How to Keep Love Alive in Long-Term Relationships


“Love is something you do for someone else, not something you do for yourself.”

- Dr. Gary Chapman

The honeymoon phase is said to last about two years. During this time, the romantic love that is deeply rooted in our psychological makeup is evident in our everyday interactions with our partner. It is during this euphoric state that we become obsessed with the other person. This ecstasy-filled stage in the relationship leads us to believe that we, as a couple, are invincible, and that our love will last forever.

Eventually, however, we descend from this fantasy land. Our eyes open, and we begin to see the imperfections, the annoying mannerisms, and our partner’s capacity to hurt us. We begin a new stage of the relationship where a look can hurt and where words can crush.
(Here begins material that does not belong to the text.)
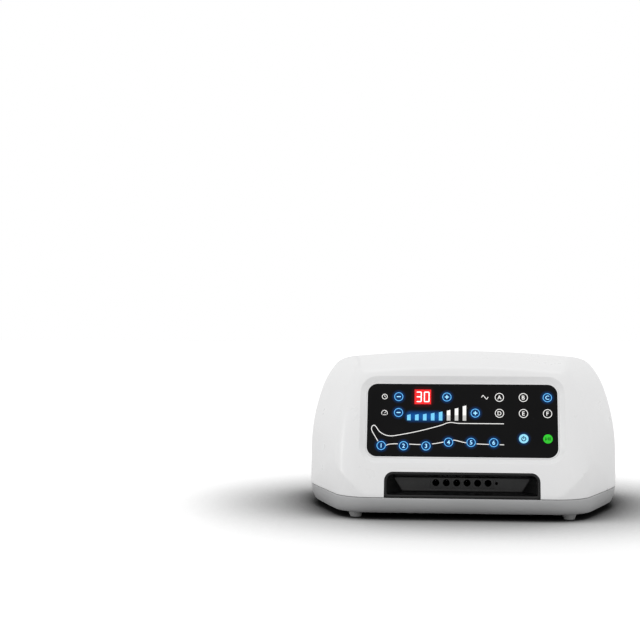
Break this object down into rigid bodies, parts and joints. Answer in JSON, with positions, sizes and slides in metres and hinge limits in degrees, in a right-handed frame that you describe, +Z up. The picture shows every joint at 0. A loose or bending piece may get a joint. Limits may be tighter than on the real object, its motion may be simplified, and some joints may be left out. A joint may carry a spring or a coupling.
{
  "type": "compression therapy pump",
  "caption": "Table-top air compression therapy pump: leaning control panel with press keys, hose outlet bay below it, white cover on a grey base with feet.",
  "frame": {"origin": "on the table, under the middle of the body's width and depth", "axes": "+X to the right as seen from the front, +Y to the back, +Z up; the panel faces -Y and leans back 20 degrees"},
  "size_m": [0.29, 0.2079, 0.147],
  "materials": {
    "cover_white": "smooth injection-moulded white, satin gloss",
    "base_grey": "fine-textured grey",
    "foot_rubber": "soft grey rubber",
    "screw_steel": "zinc-plated",
    "plate_silver": "blank satin foil",
    "fascia_black": "black polished panel",
    "display_black": "smoked window with lit red digits",
    "bar_light": "light guides, lit blue or white",
    "board_green": "circuit board",
    "switch_black": "moulded black",
    "receiver_dark": "infrared-clear dark plastic",
    "key_black": "black key with a lit ring and sign",
    "key_blue": "lit pale blue key",
    "key_green": "lit green key",
    "bay_black": "satin black moulding",
    "socket_black": "black elastomer",
    "tube_clear": "milky silicone",
    "manifold_plastic": "natural nylon",
    "coil_blue": "coil moulded in blue plastic",
    "pump_aluminium": "die-cast",
    "coil_copper": "enamelled copper winding",
    "diaphragm_rubber": "black rubber",
    "filter_foam": "open-cell foam",
    "inlet_black": "moulded black",
    "lead_brown": "insulated lead",
    "ribbon_grey": "flat grey cable",
    "plunger_steel": "ground steel"
  },
  "bodies": {
    "root": {"top_shell": "cover_white", "base_shell": "base_grey", "feet": "foot_rubber", "case_screws": "screw_steel", "rating_plate": "plate_silver", "panel_fascia": "fascia_black", "time_display": "display_black", "pressure_bars": "bar_light", "control_board": "board_green", "board_screws": "screw_steel", "tactile_switches": "switch_black", "remote_receiver": "receiver_dark", "outlet_bay": "bay_black", "air_sockets": "socket_black", "chamber_tubes": "tube_clear", "valve_manifold": "manifold_plastic", "valve_coils": "coil_blue", "pressure_sensor": "switch_black", "supply_tube": "tube_clear", "pump_frame": "pump_aluminium", "pump_coils": "coil_copper", "pump_diaphragms": "diaphragm_rubber", "pump_heads": "pump_aluminium", "pump_mounts": "diaphragm_rubber", "intake_tube": "tube_clear", "intake_filter": "filter_foam", "filter_cover": "cover_white", "power_board": "board_green", "transformer": "coil_copper", "power_inlet": "inlet_black", "inlet_leads": "lead_brown", "ribbon_cable": "ribbon_grey"},
    "time_minus_key": {"time_minus_key": "key_black"},
    "time_plus_key": {"time_plus_key": "key_black"},
    "pressure_minus_key": {"pressure_minus_key": "key_black"},
    "pressure_plus_key": {"pressure_plus_key": "key_black"},
    "mode_a_key": {"mode_a_key": "key_black"},
    "mode_b_key": {"mode_b_key": "key_black"},
    "mode_c_key": {"mode_c_key": "key_black"},
    "mode_d_key": {"mode_d_key": "key_black"},
    "mode_e_key": {"mode_e_key": "key_black"},
    "mode_f_key": {"mode_f_key": "key_black"},
    "position_1_key": {"position_1_key": "key_black"},
    "position_2_key": {"position_2_key": "key_black"},
    "position_3_key": {"position_3_key": "key_black"},
    "position_4_key": {"position_4_key": "key_black"},
    "position_5_key": {"position_5_key": "key_black"},
    "position_6_key": {"position_6_key": "key_black"},
    "power_key": {"power_key": "key_blue"},
    "start_key": {"start_key": "key_green"},
    "valve_plunger_1": {"valve_plunger_1": "plunger_steel"},
    "valve_plunger_2": {"valve_plunger_2": "plunger_steel"},
    "valve_plunger_3": {"valve_plunger_3": "plunger_steel"},
    "valve_plunger_4": {"valve_plunger_4": "plunger_steel"},
    "valve_plunger_5": {"valve_plunger_5": "plunger_steel"},
    "valve_plunger_6": {"valve_plunger_6": "plunger_steel"},
    "vent_plunger": {"vent_plunger": "plunger_steel"},
    "pump_armature": {"pump_armature": "plunger_steel"}
  },
  "joints": [
    {"name": "time_minus_press", "type": "slide", "parent": "root", "child": "time_minus_key", "axis": [0, 0.9397, -0.342], "range_m": [0, 0.0005], "stiffness_N_per_m": 600, "springref_m": -0.0005},
    {"name": "time_plus_press", "type": "slide", "parent": "root", "child": "time_plus_key", "axis": [0, 0.9397, -0.342], "range_m": [0, 0.0005], "stiffness_N_per_m": 600, "springref_m": -0.0005},
    {"name": "pressure_minus_press", "type": "slide", "parent": "root", "child": "pressure_minus_key", "axis": [0, 0.9397, -0.342], "range_m": [0, 0.0005], "stiffness_N_per_m": 600, "springref_m": -0.0005},
    {"name": "pressure_plus_press", "type": "slide", "parent": "root", "child": "pressure_plus_key", "axis": [0, 0.9397, -0.342], "range_m": [0, 0.0005], "stiffness_N_per_m": 600, "springref_m": -0.0005},
    {"name": "mode_a_press", "type": "slide", "parent": "root", "child": "mode_a_key", "axis": [0, 0.9397, -0.342], "range_m": [0, 0.0005], "stiffness_N_per_m": 600, "springref_m": -0.0005},
    {"name": "mode_b_press", "type": "slide", "parent": "root", "child": "mode_b_key", "axis": [0, 0.9397, -0.342], "range_m": [0, 0.0005], "stiffness_N_per_m": 600, "springref_m": -0.0005},
    {"name": "mode_c_press", "type": "slide", "parent": "root", "child": "mode_c_key", "axis": [0, 0.9397, -0.342], "range_m": [0, 0.0005], "stiffness_N_per_m": 600, "springref_m": -0.0005},
    {"name": "mode_d_press", "type": "slide", "parent": "root", "child": "mode_d_key", "axis": [0, 0.9397, -0.342], "range_m": [0, 0.0005], "stiffness_N_per_m": 600, "springref_m": -0.0005},
    {"name": "mode_e_press", "type": "slide", "parent": "root", "child": "mode_e_key", "axis": [0, 0.9397, -0.342], "range_m": [0, 0.0005], "stiffness_N_per_m": 600, "springref_m": -0.0005},
    {"name": "mode_f_press", "type": "slide", "parent": "root", "child": "mode_f_key", "axis": [0, 0.9397, -0.342], "range_m": [0, 0.0005], "stiffness_N_per_m": 600, "springref_m": -0.0005},
    {"name": "position_1_press", "type": "slide", "parent": "root", "child": "position_1_key", "axis": [0, 0.9397, -0.342], "range_m": [0, 0.0005], "stiffness_N_per_m": 600, "springref_m": -0.0005},
    {"name": "position_2_press", "type": "slide", "parent": "root", "child": "position_2_key", "axis": [0, 0.9397, -0.342], "range_m": [0, 0.0005], "stiffness_N_per_m": 600, "springref_m": -0.0005},
    {"name": "position_3_press", "type": "slide", "parent": "root", "child": "position_3_key", "axis": [0, 0.9397, -0.342], "range_m": [0, 0.0005], "stiffness_N_per_m": 600, "springref_m": -0.0005},
    {"name": "position_4_press", "type": "slide", "parent": "root", "child": "position_4_key", "axis": [0, 0.9397, -0.342], "range_m": [0, 0.0005], "stiffness_N_per_m": 600, "springref_m": -0.0005},
    {"name": "position_5_press", "type": "slide", "parent": "root", "child": "position_5_key", "axis": [0, 0.9397, -0.342], "range_m": [0, 0.0005], "stiffness_N_per_m": 600, "springref_m": -0.0005},
    {"name": "position_6_press", "type": "slide", "parent": "root", "child": "position_6_key", "axis": [0, 0.9397, -0.342], "range_m": [0, 0.0005], "stiffness_N_per_m": 600, "springref_m": -0.0005},
    {"name": "power_press", "type": "slide", "parent": "root", "child": "power_key", "axis": [0, 0.9397, -0.342], "range_m": [0, 0.0005], "stiffness_N_per_m": 600, "springref_m": -0.0005},
    {"name": "start_press", "type": "slide", "parent": "root", "child": "start_key", "axis": [0, 0.9397, -0.342], "range_m": [0, 0.0005], "stiffness_N_per_m": 600, "springref_m": -0.0005},
    {"name": "valve_lift_1", "type": "slide", "parent": "root", "child": "valve_plunger_1", "axis": [0, 0, 1], "range_m": [0, 0.0015], "stiffness_N_per_m": 200, "springref_m": -0.001},
    {"name": "valve_lift_2", "type": "slide", "parent": "root", "child": "valve_plunger_2", "axis": [0, 0, 1], "range_m": [0, 0.0015], "stiffness_N_per_m": 200, "springref_m": -0.001},
    {"name": "valve_lift_3", "type": "slide", "parent": "root", "child": "valve_plunger_3", "axis": [0, 0, 1], "range_m": [0, 0.0015], "stiffness_N_per_m": 200, "springref_m": -0.001},
    {"name": "valve_lift_4", "type": "slide", "parent": "root", "child": "valve_plunger_4", "axis": [0, 0, 1], "range_m": [0, 0.0015], "stiffness_N_per_m": 200, "springref_m": -0.001},
    {"name": "valve_lift_5", "type": "slide", "parent": "root", "child": "valve_plunger_5", "axis": [0, 0, 1], "range_m": [0, 0.0015], "stiffness_N_per_m": 200, "springref_m": -0.001},
    {"name": "valve_lift_6", "type": "slide", "parent": "root", "child": "valve_plunger_6", "axis": [0, 0, 1], "range_m": [0, 0.0015], "stiffness_N_per_m": 200, "springref_m": -0.001},
    {"name": "vent_lift", "type": "slide", "parent": "root", "child": "vent_plunger", "axis": [0, 0, 1], "range_m": [0, 0.0015], "stiffness_N_per_m": 200, "springref_m": -0.001},
    {"name": "pump_stroke", "type": "slide", "parent": "root", "child": "pump_armature", "axis": [1, 0, 0], "range_m": [-0.0015, 0.0015], "stiffness_N_per_m": 3000}
  ]
}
What emerges from this honeymoon phase is a love that requires effort, care, discipline, patience and compromise.

Dr. Chapman, author of the book The 5 Love Languages, offers a strategy to help keep love alive once the honeymoon stage is long gone. The love languages that make up this strategy include: quality time, words of affirmation, gifts, acts of service and physical touch. Essentially, he states that if our partner ‘speaks’ our primary love language on a regular basis (i.e.: provides words of affirmation), then our love tank will remain full, and our capacity to deal with everyday struggles within our relationship will improve.

It is very possible that one partner’s primary love language is different than the other partner’s primary love language. As a response to this, Dr. Chapman maintains that love is intentional and can be seen as an attitude (i.e.: I am with you and chooseto make you happy). Consequently, he suggests that a choice we have in our relationship is to adopt our partner’s primary love language, and to incorporate it in our daily interactions with them.

Aside from helping us better deal with everyday struggles, having our significant other speak our primary language can also lead us to feel more secured, accepted and desired. It is a clear message that the other person is looking out for our best interest and is committed to our well-being.